MARKET FORCES DRIVE CONSOLIDATION

Q: Are we likely to see more M&A activity?

“There is already a lot going on, keeping in mind that there’s a finite number of companies left with which to consolidate.”
Gavin Woods

Woods: The expectation is that there will continue to be a lot of M&A activity—there is already a lot going on, keeping in mind that there’s a finite number of companies left with which to consolidate. What’s driving that is opportunity—in part, companies taking advantage of the existing financial conditions.

Kelly: When we’re having conversations with some of the PE houses that are looking to potentially enter the market in 2021, the question they are asking themselves is whether to start up as a brand new shell or look to acquire something, either a piece of an existing organisation, or an actual company itself to get you straight into the market, if you buy the right business.

When we think about what’s likely to drive M&A in the immediate term, it is that ability to quickly access the market that attracts incoming capital to some of these existing companies.

Brown: We’ve seen a number of transactions, some have been fairly large. A number of the others are more niche or strategic acquisitions so we’re going to continue to see that, we’re seeing a good pipeline of deals in our practice currently so that’s encouraging.

It’s going to be interesting to see whether the hardening rate environment slows some of the activity on the property casualty side, that’s what you would probably expect, but it’s also the sector that’s seeing a lot of activity right now.

“The question they are asking themselves is whether to start up as a brand new shell or look to acquire something.”
Sean Kelly
“It’s going to be interesting to see whether the hardening rate environment slows some of the activity on the property casualty side.”
David Brown

Some of these new startups are going to be driving some of the activity in that they quickly want to gain scale and take advantage of the hardening market. We talked a lot about the property casualty side of business, and we’re seeing a significant amount of activity on the life reinsurance area as well, which is exciting for Bermuda.

Perez: I agree in terms of the newcomers needing to buy companies because there’s no way they’re going to be able to take advantage of the general renewals.

The problem again is COVID-19 throwing a bit of a monkey wrench in the valuation side, so that has slowed down activity a bit.
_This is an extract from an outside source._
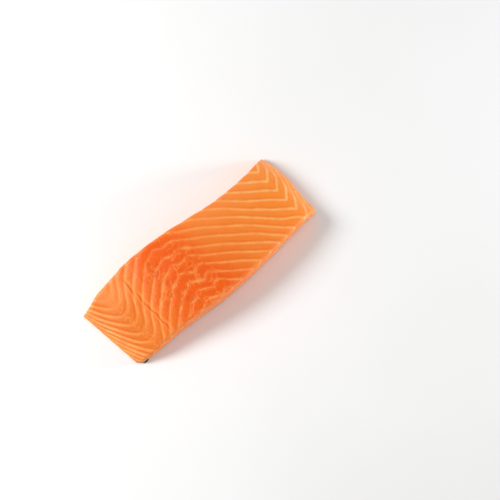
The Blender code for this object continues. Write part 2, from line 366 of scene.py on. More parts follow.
def add_points(grain, across, height, depth, rim):
    """Adds points and keeps what the relief and the finish need to know about them."""
    start = len(points)
    top_sheet = flake_sheet(grain, across)
    thickness = flake_thickness(grain, across)
    masks = [mask(grain, across) for mask in (cleft_mask, pit_mask, fleck_mask, lip_mask)]
    for k in range(len(across)):
        points.append((float(along_of(grain, across[k])), float(across[k]), float(height[k])))
        notes.append((top_sheet[k], thickness[k], grain, depth[k], rim[k], *(mask[k] for mask in masks)))
    return list(range(start, len(points))), top_sheet


def stitch(left, left_sheet, right, right_sheet):
    """Triangles between two neighbouring lines, each flake joined to itself."""
    i = j = 0
    while i < len(left) - 1 or j < len(right) - 1:
        left_next = left_sheet[i + 1] if i < len(left) - 1 else np.inf
        right_next = right_sheet[j + 1] if j < len(right) - 1 else np.inf
        if left_next <= right_next:
            faces.append((left[i], right[j], left[i + 1]))
            i += 1
        else:
            faces.append((left[i], right[j], right[j + 1]))
            j += 1


columns = []
for grain in grain_lines:
    across, lowered, rim = flesh_line(grain)
    height = np.maximum(top_height(grain, across) - lowered, FLOOR + THINNEST)
    columns.append(add_points(grain, across, height, 0 * across, rim))
for (left, left_sheet), (right, right_sheet) in zip(columns, columns[1:]):
    for row in range(EDGE_ROWS):
        faces.append((left[row], right[row], right[row + 1], left[row + 1]))
        faces.append((left[-row - 2], right[-row - 2], right[-row - 1], left[-row - 1]))
    inner = slice(EDGE_ROWS, -EDGE_ROWS)
    stitch(left[inner], left_sheet[inner], right[inner], right_sheet[inner])
print("points on top:", len(points), "faces on top:", len(faces))

# %% [markdown]
# ## The cut faces
#
# The knife leaves the two long faces nearly upright, a little fuller at half height because soft flesh
# sags. The sheets of fat run on down these faces, leaning as they go, so the flake count is carried
# down from the rim and changes slowly with depth. The walls are rings of points under the rim, and the
# last ring closes the slab where the skin begins.

# %% Walls and underside of the slab
WALL_SHARES = (0.93, 0.86, 0.78, 0.7, 0.62, 0.54, 0.46, 0.38, 0.3, 0.22, 0.14, 0.07, 0.0)
WALL_BULGE, BULGE_HEIGHT = 0.45, 8
RIPPLE, RIPPLE_LENGTH = 0.12, 22
SHEET_DIVE, DIVE_GROWTH = 0.045, 0.03
THICKEST_FLAKE = 11.0
UNMARKED = (0.0,) * 5

rim = [column[0][0] for column in columns]
rim += columns[-1][0][1:-1]
rim += [column[0][-1] for column in reversed(columns)]
rim += columns[0][0][-2:0:-1]
rim_places = np.array([points[corner] for corner in rim])
forward = np.roll(rim_places, -3, axis=0) - np.roll(rim_places, 3, axis=0)
outward = np.stack([forward[:, 1], -forward[:, 0]], axis=1)
outward /= np.linalg.norm(outward, axis=1)[:, None]

ring = rim
for share in WALL_SHARES:
    fullness = -5.2 * share ** 2 + 5.8 * share - 0.6
    at_rim = 1 if share < 0.9 else 0.5
    lower = []
    for corner, place, away in zip(rim, rim_places, outward):
        tall = place[2] - FLOOR
        ripple = RIPPLE * float(waves(place[0], place[1], RIPPLE_LENGTH, SEED + 2))
        out = min(1.0, tall / BULGE_HEIGHT) * (WALL_BULGE * fullness + ripple) * at_rim
        depth = (1 - share) * tall
        sheet, thickness, grain = notes[corner][:3]
        dive = SHEET_DIVE * depth * (1 + DIVE_GROWTH * depth)
        lower.append(len(points))
        points.append((place[0] + away[0] * out, place[1] + away[1] * out, FLOOR + share * tall))
        notes.append((sheet + dive, min(thickness, THICKEST_FLAKE), grain, depth, *UNMARKED))
    for k in range(len(ring)):
        after = (k + 1) % len(ring)
        faces.append((ring[after], ring[k], lower[k], lower[after]))
    ring = lower
faces.append(tuple(reversed(ring)))
print("points:", len(points), "rings of wall:", len(WALL_SHARES))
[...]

From what I see on the market the newbies, in order for them to gain scale are going to have to make some acquisitions.

Adderley: I agree that size is important to the amount of capital the insurance company has on startups, and that startups are buying platforms in other jurisdictions, but I wonder how much M&A activity will actually be in Bermuda.

First off, existing players have been so busy raising capital taking advantage of this new hard market, they might not be necessarily focusing on external growth—they’ll be doing internal growth. We’ve seen that with people specifically coming out saying ‘I’m raising capital to take advantage of this market’.
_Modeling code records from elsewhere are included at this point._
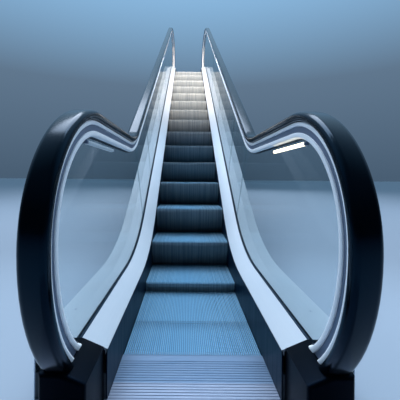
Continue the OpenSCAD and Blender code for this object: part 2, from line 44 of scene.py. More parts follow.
HORIZON_Y = 175.7
ROLL = radians(-0.5)
SENSOR_MM = 36
EYE = Vector((-0.0355, -1.260, 0.893))

# The flight, in metres, as the construction has it
LANDING = 0.100
INCLINE = radians(35)
STEP_PITCH = 0.400
STEP_COUNT = 18
STEP_HALF = 0.303
TRACK_R = 1.000
LEVEL_RUN = 0.320
COMB_BITE = 0.128
CLEAT_W = 0.0034
CLEAT_GAPS = 66
CLEAT_PITCH = (2 * STEP_HALF - CLEAT_W) / CLEAT_GAPS
RIB_PITCH = 0.014
RIB_GROOVE = 0.005
RIBS_FROM_COMB = 0.058

# The balustrade: distances from the middle of the flight, and heights over a landing
SIDES = (("left", -1), ("right", 1))
RAIL_H = 1.040
RAIL_X = 0.410
RAIL_HALF = 0.040
RAIL_T = 0.035
RAIL_UNDER = RAIL_H - RAIL_T
GUIDE_H = 0.066
GUIDE_FOOT = RAIL_UNDER - GUIDE_H
DECK_H = 0.217
DECK_FALL = 0.006
SKIRT_H = 0.180
SKIRT_X = 0.307
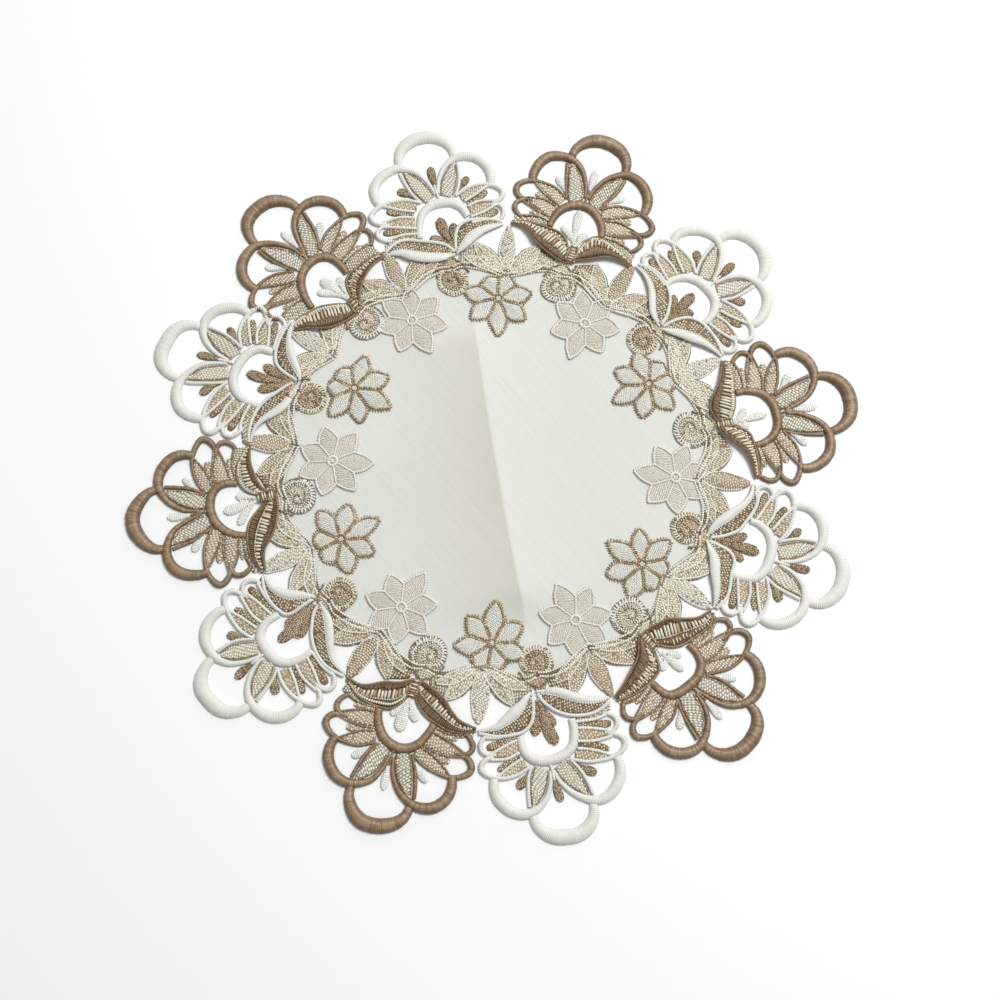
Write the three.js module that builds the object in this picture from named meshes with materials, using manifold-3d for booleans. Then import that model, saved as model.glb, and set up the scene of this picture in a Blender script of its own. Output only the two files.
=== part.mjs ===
// Round lace placemat: a plain woven ground cloth with a wide openwork border of
// six brown and six white fans, and twelve flower sprays laid over the cloth edge.
// Units are millimetres, +Z is up, the mat lies on the plane Z = 0.
// Origin: middle of the mat's outline, on its underside.
import * as THREE from 'three';
import { mergeVertices } from 'three/addons/utils/BufferGeometryUtils.js';
import Module from 'manifold-3d';

const wasm = await Module();
wasm.setup();

// ---------------------------------------------------------------- driving sizes
const REACH = 184.5;          // nominal distance from mat centre to a fan's tip
const CLOTH_RADIUS = 104.5;   // edge of the ground cloth
const CLOTH_THICK = 1.0;      // ground cloth
const FAN_THICK = 2.2;        // satin columns of a fan
const SPRAY_THICK = 1.2;      // flower spray, lies on the cloth
const GAP = 0.3;              // clearance between neighbouring pieces
const SPRAY_BASE = CLOTH_THICK + GAP + 0.13;   // clears the low end of the old fold's ridge
const CLOTH_STEPS = { across: 14, along: [0, 0.4, 0.62, 1] };
const EDGE_TOLERANCE = 0.41;  // how far a plan edge may be straightened
const SMALLEST_HOLE = 7;      // square millimetres; finer openwork is left closed

// fold line of the cloth: crest, and the two flanks that run down from it
const CREASE = { turnDeg: 9.2, height: 4.0, leftRun: 54, rightRun: 44, fadeFrom: 44, reach: 64 };

const COLORS = { cloth: 0xe0e1d8, brown: 0x8c735c, white: 0xe6e7df, cream: 0xd9d0ba, beige: 0xc2b294 };

// ------------------------------------------------- one row for each motif placed
// bearing: degrees clockwise from +Y; reach: centre to tip; vee: sideways drift of the base point
const FANS = [
  { name: 'fan_white_1', thread: 'white', bearing: 347.6, reach: 183.4, vee: 4.0 },
  { name: 'fan_brown_1', thread: 'brown', bearing: 18.4, reach: 186.0, vee: 2.3 },
  { name: 'fan_white_2', thread: 'white', bearing: 48.9, reach: 182.3, vee: 0.6 },
  { name: 'fan_brown_2', thread: 'brown', bearing: 78.9, reach: 185.0, vee: 0.5 },
  { name: 'fan_white_3', thread: 'white', bearing: 109.0, reach: 182.3, vee: 0.6 },
  { name: 'fan_brown_3', thread: 'brown', bearing: 139.0, reach: 184.6, vee: 0.5 },
  { name: 'fan_white_4', thread: 'white', bearing: 169.2, reach: 185.8, vee: 5.0 },
  { name: 'fan_brown_4', thread: 'brown', bearing: 198.8, reach: 186.4, vee: 2.3 },
  { name: 'fan_white_5', thread: 'white', bearing: 230.0, reach: 182.6, vee: 4.6 },
  { name: 'fan_brown_5', thread: 'brown', bearing: 260.5, reach: 183.4, vee: 0.6 },
  { name: 'fan_white_6', thread: 'white', bearing: 290.6, reach: 181.6, vee: 4.4 },
  { name: 'fan_brown_6', thread: 'brown', bearing: 318.2, reach: 186.4, vee: 1.7 },
];
// the spray that follows each fan clockwise, its spike midway between the two fans;
// bearing and heart: where the middle of its flower lies, as seen from mat centre
const SPRAYS = [
  { name: 'spray_brown_1', outline: 'brown', bearing: 0.7, heart: 86.9, spin: 0 },
  { name: 'spray_white_1', outline: 'white', bearing: 31.2, heart: 86.5, spin: -8 },
  { name: 'spray_brown_2', outline: 'brown', bearing: 61.0, heart: 87.2, spin: 0 },
  { name: 'spray_white_2', outline: 'white', bearing: 94.0, heart: 88.6, spin: 5 },
  { name: 'spray_brown_3', outline: 'brown', bearing: 125.0, heart: 86.8, spin: 0 },
  { name: 'spray_white_3', outline: 'white', bearing: 153.6, heart: 86.2, spin: 0 },
  { name: 'spray_brown_4', outline: 'brown', bearing: 181.6, heart: 88.2, spin: 6 },
  { name: 'spray_white_4', outline: 'white', bearing: 213.0, heart: 84.6, spin: 0 },
  { name: 'spray_brown_5', outline: 'brown', bearing: 243.8, heart: 84.4, spin: -2 },
  { name: 'spray_white_5', outline: 'white', bearing: 271.2, heart: 81.0, spin: 0 },
  { name: 'spray_brown_6', outline: 'brown', bearing: 299.0, heart: 80.8, spin: 0 },
  { name: 'spray_white_6', outline: 'white', bearing: 330.6, heart: 86.4, spin: 0 },
];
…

“The problem again is COVID-19 throwing a bit of a monkey wrench in the valuation side, so that has slowed down activity a bit.”
Andre Perez
“I’d be curious to see if there’s a lull for a year and a half, because new startups will be crazy just trying to get systems in place.”
Brad Adderley

On the new startups that will come, will they be big enough players to lead the market? Probably not. I don’t know what the new startups will be, but I don’t think they’re going to be at the Convex size. But they themselves have been so busy trying to implement the structures and management teams and trying to get on to lines of business, they won’t have enough time or capacity to think about who else they could buy, and they’ll be the smaller players in the marketplace.

They could buy stuff externally, but internally, in Bermuda, I don’t know how much M&A we’ll see. We might see rights agreements instead: people taking over people’s books of business without buying the company, but taking the rights to that book of business. That might occur more.
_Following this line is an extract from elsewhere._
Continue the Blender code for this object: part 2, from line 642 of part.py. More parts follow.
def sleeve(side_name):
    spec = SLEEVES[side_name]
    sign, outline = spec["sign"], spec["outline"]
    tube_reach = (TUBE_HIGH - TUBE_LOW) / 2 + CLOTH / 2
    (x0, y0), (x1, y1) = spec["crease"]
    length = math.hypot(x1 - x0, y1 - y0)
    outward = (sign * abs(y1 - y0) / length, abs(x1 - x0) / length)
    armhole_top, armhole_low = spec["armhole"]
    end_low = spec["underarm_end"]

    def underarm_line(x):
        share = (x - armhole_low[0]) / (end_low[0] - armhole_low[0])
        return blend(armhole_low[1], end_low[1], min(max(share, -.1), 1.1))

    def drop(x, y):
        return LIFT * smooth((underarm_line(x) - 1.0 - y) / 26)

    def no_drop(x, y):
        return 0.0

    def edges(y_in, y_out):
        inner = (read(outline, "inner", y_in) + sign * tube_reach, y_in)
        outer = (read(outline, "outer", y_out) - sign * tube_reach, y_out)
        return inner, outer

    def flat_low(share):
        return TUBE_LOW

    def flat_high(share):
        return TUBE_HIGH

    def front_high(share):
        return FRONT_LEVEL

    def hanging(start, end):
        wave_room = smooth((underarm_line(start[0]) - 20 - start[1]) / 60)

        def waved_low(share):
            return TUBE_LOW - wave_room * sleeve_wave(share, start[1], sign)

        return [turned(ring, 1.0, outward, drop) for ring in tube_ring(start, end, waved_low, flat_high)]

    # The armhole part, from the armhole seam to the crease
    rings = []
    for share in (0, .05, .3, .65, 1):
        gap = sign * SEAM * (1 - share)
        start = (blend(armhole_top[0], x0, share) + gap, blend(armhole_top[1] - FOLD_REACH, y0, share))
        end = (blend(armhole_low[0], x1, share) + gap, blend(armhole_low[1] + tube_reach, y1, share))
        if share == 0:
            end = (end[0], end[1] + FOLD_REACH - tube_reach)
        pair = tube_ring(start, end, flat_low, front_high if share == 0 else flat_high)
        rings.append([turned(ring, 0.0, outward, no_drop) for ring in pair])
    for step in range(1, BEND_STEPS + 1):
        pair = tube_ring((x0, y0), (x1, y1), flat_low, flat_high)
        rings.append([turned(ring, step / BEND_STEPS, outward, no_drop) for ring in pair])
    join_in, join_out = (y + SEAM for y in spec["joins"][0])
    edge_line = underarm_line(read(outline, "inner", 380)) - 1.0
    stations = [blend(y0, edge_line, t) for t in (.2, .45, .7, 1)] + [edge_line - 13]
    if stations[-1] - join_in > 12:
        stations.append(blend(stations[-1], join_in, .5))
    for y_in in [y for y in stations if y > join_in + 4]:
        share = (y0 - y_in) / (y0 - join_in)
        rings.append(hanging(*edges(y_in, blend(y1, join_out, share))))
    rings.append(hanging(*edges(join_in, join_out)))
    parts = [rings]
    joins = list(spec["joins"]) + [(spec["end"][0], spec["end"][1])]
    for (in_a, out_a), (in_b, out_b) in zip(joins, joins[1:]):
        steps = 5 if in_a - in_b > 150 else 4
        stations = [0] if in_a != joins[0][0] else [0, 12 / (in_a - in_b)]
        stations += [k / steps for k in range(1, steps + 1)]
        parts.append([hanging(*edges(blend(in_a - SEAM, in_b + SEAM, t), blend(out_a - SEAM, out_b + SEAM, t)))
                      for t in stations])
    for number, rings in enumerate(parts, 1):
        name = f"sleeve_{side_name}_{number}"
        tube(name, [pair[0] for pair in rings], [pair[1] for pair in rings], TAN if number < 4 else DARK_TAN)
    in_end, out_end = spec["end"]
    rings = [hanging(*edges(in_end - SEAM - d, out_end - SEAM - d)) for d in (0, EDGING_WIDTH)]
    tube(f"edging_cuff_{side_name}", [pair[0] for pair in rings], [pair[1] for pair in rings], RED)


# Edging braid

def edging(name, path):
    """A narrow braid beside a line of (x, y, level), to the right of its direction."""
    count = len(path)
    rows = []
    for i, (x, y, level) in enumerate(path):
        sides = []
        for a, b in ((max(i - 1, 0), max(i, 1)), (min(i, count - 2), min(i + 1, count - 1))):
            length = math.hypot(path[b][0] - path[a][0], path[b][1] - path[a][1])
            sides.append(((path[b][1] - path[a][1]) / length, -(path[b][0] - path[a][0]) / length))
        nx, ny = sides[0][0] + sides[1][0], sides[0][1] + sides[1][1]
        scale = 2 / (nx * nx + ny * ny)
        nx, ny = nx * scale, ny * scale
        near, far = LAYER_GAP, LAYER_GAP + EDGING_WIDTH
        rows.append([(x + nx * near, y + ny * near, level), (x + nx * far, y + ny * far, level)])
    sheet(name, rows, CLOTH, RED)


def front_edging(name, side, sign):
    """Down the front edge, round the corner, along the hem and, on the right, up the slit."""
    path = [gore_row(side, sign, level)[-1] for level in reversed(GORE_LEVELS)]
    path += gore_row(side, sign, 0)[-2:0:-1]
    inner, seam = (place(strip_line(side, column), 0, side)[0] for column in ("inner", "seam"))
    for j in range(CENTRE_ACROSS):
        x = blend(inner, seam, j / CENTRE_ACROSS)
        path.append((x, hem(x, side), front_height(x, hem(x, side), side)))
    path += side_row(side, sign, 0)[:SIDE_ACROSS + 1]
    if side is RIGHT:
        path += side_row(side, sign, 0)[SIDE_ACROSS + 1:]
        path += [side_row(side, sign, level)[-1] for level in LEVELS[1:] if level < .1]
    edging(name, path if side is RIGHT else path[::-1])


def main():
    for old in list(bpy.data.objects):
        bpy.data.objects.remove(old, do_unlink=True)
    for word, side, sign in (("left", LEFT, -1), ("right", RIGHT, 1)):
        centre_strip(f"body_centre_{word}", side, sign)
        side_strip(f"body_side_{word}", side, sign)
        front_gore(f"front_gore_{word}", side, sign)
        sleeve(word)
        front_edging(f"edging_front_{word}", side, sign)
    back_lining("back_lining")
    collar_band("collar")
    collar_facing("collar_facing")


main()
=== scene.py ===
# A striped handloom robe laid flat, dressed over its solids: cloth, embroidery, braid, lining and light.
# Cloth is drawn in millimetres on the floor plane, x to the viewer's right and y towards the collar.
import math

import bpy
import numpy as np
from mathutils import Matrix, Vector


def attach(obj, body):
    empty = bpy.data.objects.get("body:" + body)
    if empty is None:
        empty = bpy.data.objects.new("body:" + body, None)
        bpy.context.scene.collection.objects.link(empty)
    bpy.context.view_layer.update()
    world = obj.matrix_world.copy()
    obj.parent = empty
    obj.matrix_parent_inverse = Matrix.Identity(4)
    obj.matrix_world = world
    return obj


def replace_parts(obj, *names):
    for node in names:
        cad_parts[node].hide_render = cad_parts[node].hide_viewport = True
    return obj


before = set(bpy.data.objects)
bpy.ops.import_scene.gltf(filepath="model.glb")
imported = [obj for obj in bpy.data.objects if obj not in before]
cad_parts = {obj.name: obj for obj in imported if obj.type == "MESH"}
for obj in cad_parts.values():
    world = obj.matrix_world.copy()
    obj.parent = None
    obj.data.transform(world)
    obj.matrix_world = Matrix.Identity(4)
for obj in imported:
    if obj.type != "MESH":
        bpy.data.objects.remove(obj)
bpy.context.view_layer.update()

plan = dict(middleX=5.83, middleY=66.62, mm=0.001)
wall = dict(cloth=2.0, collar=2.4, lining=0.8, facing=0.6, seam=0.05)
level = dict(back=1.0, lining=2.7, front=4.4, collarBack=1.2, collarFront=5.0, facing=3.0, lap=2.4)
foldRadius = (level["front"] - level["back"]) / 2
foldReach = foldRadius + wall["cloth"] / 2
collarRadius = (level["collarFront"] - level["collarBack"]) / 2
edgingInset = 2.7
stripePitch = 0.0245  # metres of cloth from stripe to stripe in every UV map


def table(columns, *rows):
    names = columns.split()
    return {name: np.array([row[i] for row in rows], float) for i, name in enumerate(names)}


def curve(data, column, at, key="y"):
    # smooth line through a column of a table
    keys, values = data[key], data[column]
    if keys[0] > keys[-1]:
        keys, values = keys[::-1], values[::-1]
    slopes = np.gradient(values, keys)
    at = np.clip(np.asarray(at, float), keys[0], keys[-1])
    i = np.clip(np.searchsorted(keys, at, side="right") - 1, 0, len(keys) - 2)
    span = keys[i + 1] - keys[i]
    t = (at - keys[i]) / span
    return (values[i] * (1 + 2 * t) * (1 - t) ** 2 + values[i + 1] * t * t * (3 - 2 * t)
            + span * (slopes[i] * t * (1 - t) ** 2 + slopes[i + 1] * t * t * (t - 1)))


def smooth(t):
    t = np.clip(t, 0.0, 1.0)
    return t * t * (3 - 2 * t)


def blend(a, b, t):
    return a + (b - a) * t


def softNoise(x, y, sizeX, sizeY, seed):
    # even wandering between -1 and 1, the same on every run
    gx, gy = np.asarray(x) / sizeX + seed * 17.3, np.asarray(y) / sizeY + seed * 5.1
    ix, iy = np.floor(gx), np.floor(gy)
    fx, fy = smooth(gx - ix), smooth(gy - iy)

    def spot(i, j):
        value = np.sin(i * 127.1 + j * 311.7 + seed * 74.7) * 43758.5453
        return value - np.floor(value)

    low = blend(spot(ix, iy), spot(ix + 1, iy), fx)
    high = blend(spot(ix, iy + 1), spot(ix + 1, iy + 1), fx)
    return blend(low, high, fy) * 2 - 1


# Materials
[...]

I’d be curious to see if there’s a lull for a year and a half, because new startups will be crazy just trying to get systems in place, and everyone else will be trying to take advantage of the hard market. Plus, in Bermuda, how many more entities are there that you can buy?

Seth: A few years ago, the motivation for M&A was the lack of organic growth opportunities so companies were buying other companies and it was more an expense or efficiency play because they couldn’t go out and underwrite and meet those profitability targets, so they bought other companies and drove the efficiencies that way.

Now, if you’ve got some spare capital, you can underwrite and generate good organic growth going forward. What is driving the M&A now is more PE firms searching for yield. With interest rates being so low, they’re looking around saying ‘what is the best risk-adjusted return?’.

The acquirers are different, and the motivation is different as well.

“What is driving the M&A now is more PE firms searching for yield.”